What we need to realize is that these companies operate with comparatively little money and thus are operating pretty slowly. If a government would to really push these projects, they could be much faster.
That said, France of course had GenIV plant operating and producing as far back as 1986 but sadly the project was killed by short sited politics.
There is also an interesting US company called Kairos Power. They are attempting to go threw licensing in the US but they have a very complex plan to 'hack' the traditional path of licensing.
My personal favorite design is by Moltex Energy as it is a molten salt reactor that is burning nuclear 'waste'.
Fission would be faster if the path to deployment was realistic, but it isn't. A recently approved small modular reactor design was the first one to be approved in the US in several decades and it still has another 10 years and several more regulatory bodies to go through to build it, let alone start deploying it.
I suggest that the regulatory bodies are acting (likely intentionally) more of a hindrance than a help. It’s highly likely there’s been regulatory capture by the fossil fuels industry given their political clout and significant lobbying experience. It’s not an accident that the recent “climate bill” just has a bunch of concessions for the oil industry [1]:
> it requires the U.S. Department of the Interior to lease 2 million acres in federal lands onshore and 60 million acres offshore each year for oil and gas development (or whatever acreage the industry requests, whichever is smaller). These quotas must be met to allow federal leasing for onshore and offshore renewables development, respectively.

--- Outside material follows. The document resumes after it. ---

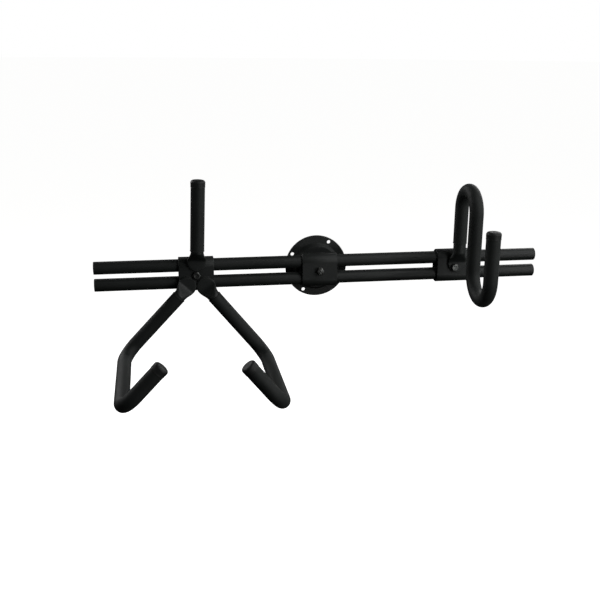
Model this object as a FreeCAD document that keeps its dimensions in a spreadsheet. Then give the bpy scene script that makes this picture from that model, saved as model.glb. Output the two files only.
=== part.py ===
import FreeCAD, Part
import math
import os

import Sketcher

# Bicycle wall rack: a round wall disc carries a pair of parallel rails on a central pivot bolt.
# A cradle with three padded arms and an S-shaped hook are clamped to the rails and slide along them.
# Frame: X along the rails to the right, Y into the wall (wall plane at Y = 0), Z up.
# The origin is the centre of the wall disc's back face. All lengths are in millimetres.

SIZES = [
    ("disc_radius", 62.5),
    ("disc_thickness", 4),
    ("dish_height", 12),
    ("dish_front_radius", 42),
    ("dish_slope", 6),
    ("dish_back_inset", 1.5),
    ("wall_hole_radius", 3.75),
    ("wall_hole_circle_radius", 55),
    ("wall_hole_turn", 27.8),
    ("rail_radius", 12.5),
    ("rail_wall", 1.5),
    ("rail_spacing", 34),
    ("rail_left_end", -438),
    ("rail_right_end", 452),
    ("rail_cap_flange", 2),
    ("rail_cap_plug", 14),
    ("friction_washer", 3),
    ("friction_washer_radius", 24),
    ("clamp_wall", 4),
    ("clamp_split", 4),
    ("pivot_clamp_width", 70),
    ("pivot_clamp_fit", 0.05),
    ("carriage_width", 68),
    ("carriage_clearance", 0.3),
    ("bolt_radius", 4),
    ("bolt_hole_radius", 4.4),
    ("thread_fit", 0.05),
    ("head_flats", 13),
    ("head_height", 5.3),
    ("head_chamfer", 0.7),
    ("corner_reach", 2.5),
    ("corner_fall", 1.3),
    ("nut_height", 6.5),
    ("lock_nut_height", 8),
    ("bolt_end", 1.2),
    ("washer_radius", 8),
    ("washer_thickness", 1.6),
    ("neck_width", 8),
    ("neck_hole_width", 8.4),
    ("round_head_radius", 9.5),
    ("round_head_height", 4.5),
    ("arm_radius", 12.5),
    ("arm_wall", 2),
    ("arm_standoff", 0.4),
    ("weld_gap", 0.1),
    ("pad_width", 37),
    ("pad_thickness", 5),
    ("pad_shoulder", 0.4),
    ("pad_centre", 28.5),
    ("tube_start", 49),
    ("sleeve_start", 52),
    ("sleeve_thickness", 1),
    ("sleeve_fit", 0.05),
    ("cap_skirt", 12),
    ("cap_wall", 1.6),
    ("cap_top", 2),
    ("cradle_x", -244),
    ("cradle_tilt", 2),
    ("top_arm_end", 186.5),
    ("lower_arm_turn", 138.8),
    ("lower_arm_length", 210.3),
    ("lower_arm_depth", 271),
    ("lower_arm_return", 108),
    ("arm_bend_radius", 36),
    ("hook_x", 277),
    ("hook_offset", 5.5),
    ("hook_pad_centre", 8),
    ("hook_tube_start", 34),
    ("hook_arch_height", 123),
    ("hook_arch_radius", 41),
    ("hook_bowl_height", 17.5),
    ("hook_bowl_radius", 46),
    ("hook_end", 110),
]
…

> In an online statement, a senior scientist at 350.org called the bill a “sham” and said that it “contained so many giveaways to the fossil fuel industry” that it “turns all of the gains in addressing the climate crisis into a moot point.”
Nuclear power plants with today’s technology are already safe. Small modular designs are nice but it’s not an either or. We should be building reactors with the best technology available at the time, not waiting for a hypothetical future. In fact, building with today’s technology helps because a) provides clarity that allows for greater private investment b) Wright’s law tells us it’ll have compound benefits where nuclear technology gets cheaper and safer.

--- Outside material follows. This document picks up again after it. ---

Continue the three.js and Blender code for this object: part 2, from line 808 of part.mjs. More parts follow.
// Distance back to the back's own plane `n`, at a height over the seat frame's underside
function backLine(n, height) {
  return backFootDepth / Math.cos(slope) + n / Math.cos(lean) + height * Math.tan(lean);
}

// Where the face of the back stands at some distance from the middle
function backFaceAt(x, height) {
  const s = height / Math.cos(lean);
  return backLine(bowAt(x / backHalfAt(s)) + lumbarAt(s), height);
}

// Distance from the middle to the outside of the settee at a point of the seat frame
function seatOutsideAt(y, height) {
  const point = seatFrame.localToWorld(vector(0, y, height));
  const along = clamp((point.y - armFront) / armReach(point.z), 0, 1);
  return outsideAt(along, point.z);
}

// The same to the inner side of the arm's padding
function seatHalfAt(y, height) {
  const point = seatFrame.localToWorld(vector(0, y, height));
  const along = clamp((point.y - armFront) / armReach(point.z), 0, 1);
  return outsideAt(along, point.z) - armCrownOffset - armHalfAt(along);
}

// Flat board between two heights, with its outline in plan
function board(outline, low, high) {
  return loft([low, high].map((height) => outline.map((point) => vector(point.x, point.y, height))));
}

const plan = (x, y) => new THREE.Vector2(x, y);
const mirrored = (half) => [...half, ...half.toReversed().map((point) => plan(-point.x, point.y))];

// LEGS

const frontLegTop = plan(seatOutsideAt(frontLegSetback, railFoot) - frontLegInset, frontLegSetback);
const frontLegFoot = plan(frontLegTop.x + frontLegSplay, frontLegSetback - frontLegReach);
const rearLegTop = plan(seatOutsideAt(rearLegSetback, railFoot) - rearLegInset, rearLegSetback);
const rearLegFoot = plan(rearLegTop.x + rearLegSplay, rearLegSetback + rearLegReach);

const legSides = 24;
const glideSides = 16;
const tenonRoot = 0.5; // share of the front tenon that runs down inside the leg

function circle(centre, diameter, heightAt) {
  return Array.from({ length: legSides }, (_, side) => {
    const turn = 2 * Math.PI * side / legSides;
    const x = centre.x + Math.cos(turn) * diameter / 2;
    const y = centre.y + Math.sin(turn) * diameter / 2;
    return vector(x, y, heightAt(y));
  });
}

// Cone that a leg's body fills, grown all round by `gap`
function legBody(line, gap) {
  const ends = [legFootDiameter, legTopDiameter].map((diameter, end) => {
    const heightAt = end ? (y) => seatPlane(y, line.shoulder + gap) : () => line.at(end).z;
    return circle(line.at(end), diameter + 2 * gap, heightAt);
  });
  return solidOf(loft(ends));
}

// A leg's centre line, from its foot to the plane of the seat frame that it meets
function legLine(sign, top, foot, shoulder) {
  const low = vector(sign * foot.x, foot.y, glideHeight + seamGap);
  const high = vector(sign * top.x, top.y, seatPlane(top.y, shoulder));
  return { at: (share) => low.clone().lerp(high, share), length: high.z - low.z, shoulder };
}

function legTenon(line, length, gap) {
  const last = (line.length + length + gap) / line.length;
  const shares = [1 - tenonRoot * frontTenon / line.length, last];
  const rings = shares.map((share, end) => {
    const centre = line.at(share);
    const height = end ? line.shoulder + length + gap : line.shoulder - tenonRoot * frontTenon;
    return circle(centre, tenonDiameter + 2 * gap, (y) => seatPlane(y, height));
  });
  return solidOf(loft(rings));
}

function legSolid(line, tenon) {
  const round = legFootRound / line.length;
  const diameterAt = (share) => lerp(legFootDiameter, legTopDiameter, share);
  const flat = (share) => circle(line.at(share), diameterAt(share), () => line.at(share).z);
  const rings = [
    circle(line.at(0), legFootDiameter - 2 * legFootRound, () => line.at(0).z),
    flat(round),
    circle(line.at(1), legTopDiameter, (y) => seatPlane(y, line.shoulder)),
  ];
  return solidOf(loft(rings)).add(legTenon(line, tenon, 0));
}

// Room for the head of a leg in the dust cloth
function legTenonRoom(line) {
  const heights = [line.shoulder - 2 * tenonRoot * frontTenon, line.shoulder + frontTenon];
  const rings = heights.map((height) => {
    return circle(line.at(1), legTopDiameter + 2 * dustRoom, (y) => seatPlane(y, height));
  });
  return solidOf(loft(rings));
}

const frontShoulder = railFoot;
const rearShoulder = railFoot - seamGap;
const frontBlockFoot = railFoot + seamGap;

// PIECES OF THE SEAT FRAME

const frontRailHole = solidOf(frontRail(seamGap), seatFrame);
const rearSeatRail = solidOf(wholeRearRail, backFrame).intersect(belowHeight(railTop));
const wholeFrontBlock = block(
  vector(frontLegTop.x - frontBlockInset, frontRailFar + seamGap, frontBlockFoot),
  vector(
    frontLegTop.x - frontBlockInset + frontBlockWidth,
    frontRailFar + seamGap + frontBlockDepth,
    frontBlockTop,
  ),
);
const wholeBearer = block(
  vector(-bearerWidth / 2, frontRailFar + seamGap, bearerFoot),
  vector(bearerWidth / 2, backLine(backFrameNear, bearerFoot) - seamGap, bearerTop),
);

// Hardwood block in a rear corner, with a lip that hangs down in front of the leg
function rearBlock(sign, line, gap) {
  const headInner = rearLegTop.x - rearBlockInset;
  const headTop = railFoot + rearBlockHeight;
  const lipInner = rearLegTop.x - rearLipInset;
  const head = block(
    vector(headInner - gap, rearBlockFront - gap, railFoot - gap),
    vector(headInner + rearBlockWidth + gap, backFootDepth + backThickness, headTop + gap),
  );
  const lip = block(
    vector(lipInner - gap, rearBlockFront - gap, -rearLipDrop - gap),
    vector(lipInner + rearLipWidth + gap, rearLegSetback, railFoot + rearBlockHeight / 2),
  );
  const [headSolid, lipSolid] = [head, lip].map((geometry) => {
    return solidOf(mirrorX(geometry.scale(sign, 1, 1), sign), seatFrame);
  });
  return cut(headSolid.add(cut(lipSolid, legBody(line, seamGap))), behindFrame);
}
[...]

Look at China. They’ve already build 47 power plants with another 11 approved [2]. They know what kind of problem oil is and they’re making significant effort to fix it while the rest of the world is sitting on their hands. It plans to build another 150 reactors, 30 of which are outside of China [3]. They’re spending 440B (almost 0.5T) in building out nuclear fission [4].

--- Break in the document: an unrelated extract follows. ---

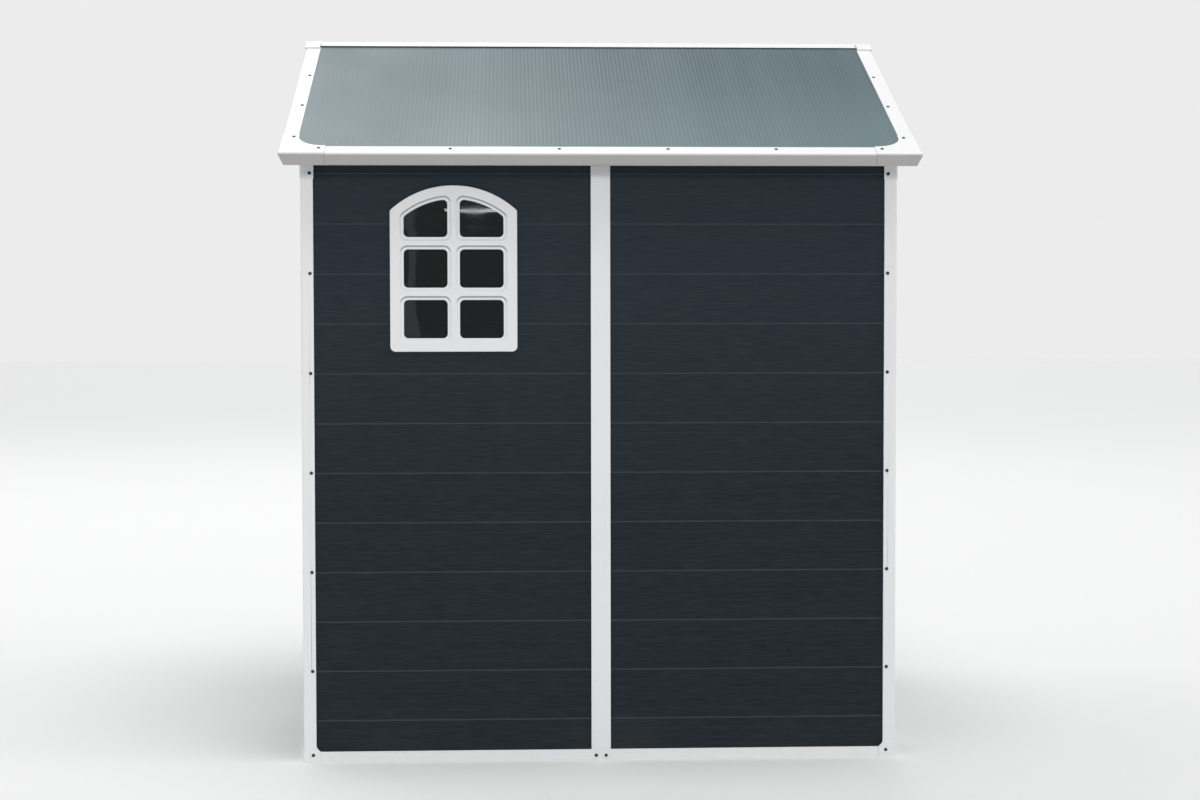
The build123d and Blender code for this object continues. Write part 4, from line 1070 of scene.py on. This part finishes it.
def room():
    """A white room that glows less than it looks, so that shapes keep shade."""
    world = bpy.data.worlds.new("studio")
    bpy.context.scene.world = world
    world.use_nodes = True
    tree = world.node_tree
    glow = tree.nodes["Background"]
    glow.inputs["Color"].default_value = (0.97, 0.985, 1.0, 1.0)
    glow.inputs["Strength"].default_value = ROOM_GLOW
    seen = tree.nodes.new("ShaderNodeBackground")
    seen.inputs["Color"].default_value = (1.0, 1.0, 1.0, 1.0)
    seen.inputs["Strength"].default_value = ROOM_WHITE
    path = tree.nodes.new("ShaderNodeLightPath")
    either = tree.nodes.new("ShaderNodeMixShader")
    tree.links.new(path.outputs["Is Camera Ray"], either.inputs["Fac"])
    tree.links.new(glow.outputs[0], either.inputs[1])
    tree.links.new(seen.outputs[0], either.inputs[2])
    tree.links.new(either.outputs[0], tree.nodes["World Output"].inputs["Surface"])


studio_floor()
room()
far_light("overhead", azimuth=20, elevation=75, power=1.6, spread=50)
far_light("front", azimuth=-8, elevation=12, power=0.78, spread=10)
far_light("door_side", azimuth=80, elevation=14, power=0.5, spread=20)
far_light("rear", azimuth=175, elevation=14, power=0.5, spread=20)
far_light("plain_end", azimuth=-100, elevation=14, power=0.4, spread=20)
softbox(
    "roof_glare",
    place=(-4.8, 8.5, 13.5), aim=(0, -0.5, 2.0), width=12.0, height=9.0, power=470,
)
softbox(
    "window_panel",
    place=(-1.42, -9.0, 1.5), aim=(-0.45, -0.8, 1.5), width=1.1, height=2.6, power=3.0,
)
softbox(
    "window_strip",
    place=(0.10, -9.0, 2.00), aim=(-0.45, -0.8, 1.6), width=1.6, height=0.024, power=1.0,
)
bpy.context.scene.view_settings.view_transform = "Standard"

# %% [markdown]
# ## Camera
#
# The camera stands a little left of the wall's middle at chest height, some
# six metres away, with a short portrait lens, turned slightly to the right.

# %% Camera
EYE = Vector((-0.282, WALL_FACE_Y - 6.408, 1.340))
TURN_RIGHT = math.radians(2.50)
LOOK_DOWN = math.radians(2.20)
TILT = math.radians(-0.084)
LENS, SENSOR = 63.7, 36.0

camera = bpy.data.objects.new("camera", bpy.data.cameras.new("camera"))
camera.data.lens = LENS
camera.data.sensor_width = SENSOR
camera.location = EYE
aim = Euler((math.pi / 2 - LOOK_DOWN, 0, -TURN_RIGHT)).to_matrix()
camera.rotation_euler = (aim @ Matrix.Rotation(TILT, 3, "Z")).to_euler()
bpy.context.scene.collection.objects.link(camera)
bpy.context.scene.camera = camera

Fission has a realistic path to displacing all fossil fuels. We should have been doing this for the past 60 years - it would have been even cheaper in the past. Even with all the accidents, nuclear technology has fewer deaths per KWh produced than almost any other technology [5] (on par with solar and wind).
It's a really good article that points out that this additional land will only be leased if the companies request it, and that will be driven by consumer demand. To quote:
> Analysis from Energy Innovation shows that for every one ton of expected emissions from the bill’s fossil fuel provisions, the bill will result in 24 tons of emissions reductions.
...
> The fossil fuel demand-reducing portions of the bill work at cross purposes with the fossil fuel leasing provisions. It’s an odd way to write legislation, but if that’s what it takes to pass the most important climate bill ever, so be it. As I’ve written before, ending U.S. oil and gas production is not the way to reduce U.S. greenhouse gas emissions. The world has plenty of oil and gas (even though it doesn’t feel that way right now) and the United States will import whatever it doesn’t produce, perhaps from countries with lower environmental standards and higher greenhouse gas emissions profiles than our own. Fighting fossil fuel demand is the way to lower emissions, and this bill does just that.
This isn't really the case, its not a conspiracy. What happened in the US is that because of public opinion and a few issues the regulator was replaced with a very conservative one.
When they wrote the regulation it was written when PWRs were the only commercial type of reactor, so regulations were hard coded to regulate those reactors.
And the DoE would not, at least not for free, even attempt to regulate anybody else. So if you wanted to get a license, you would literally have to pay the DoE to develop a licensing process first.
Even if you had the huge financial power to do this, it would likely be a decade+ before the DoE would even tell you what exactly the requirements are that your design has to pass.
Other regulator such as the one in Canada or Britain don't suffer from that technology dependency. But even without that, the regulator still needs to be motivated to regulate non standard reactor. In Britain this is not the case and that's why Moltex Energy for example, relocated from Britain to Canada.
In Canada, after CANDU was sold commercially, the Canadian regulator was very motivated to actually look into GenIV reactors and SMRs. Thus that is where all advanced reactor development takes place.
This is mostly not a fossil fuel conspiracy, but rather an over reaction based on uniformed politicians and uninformed public.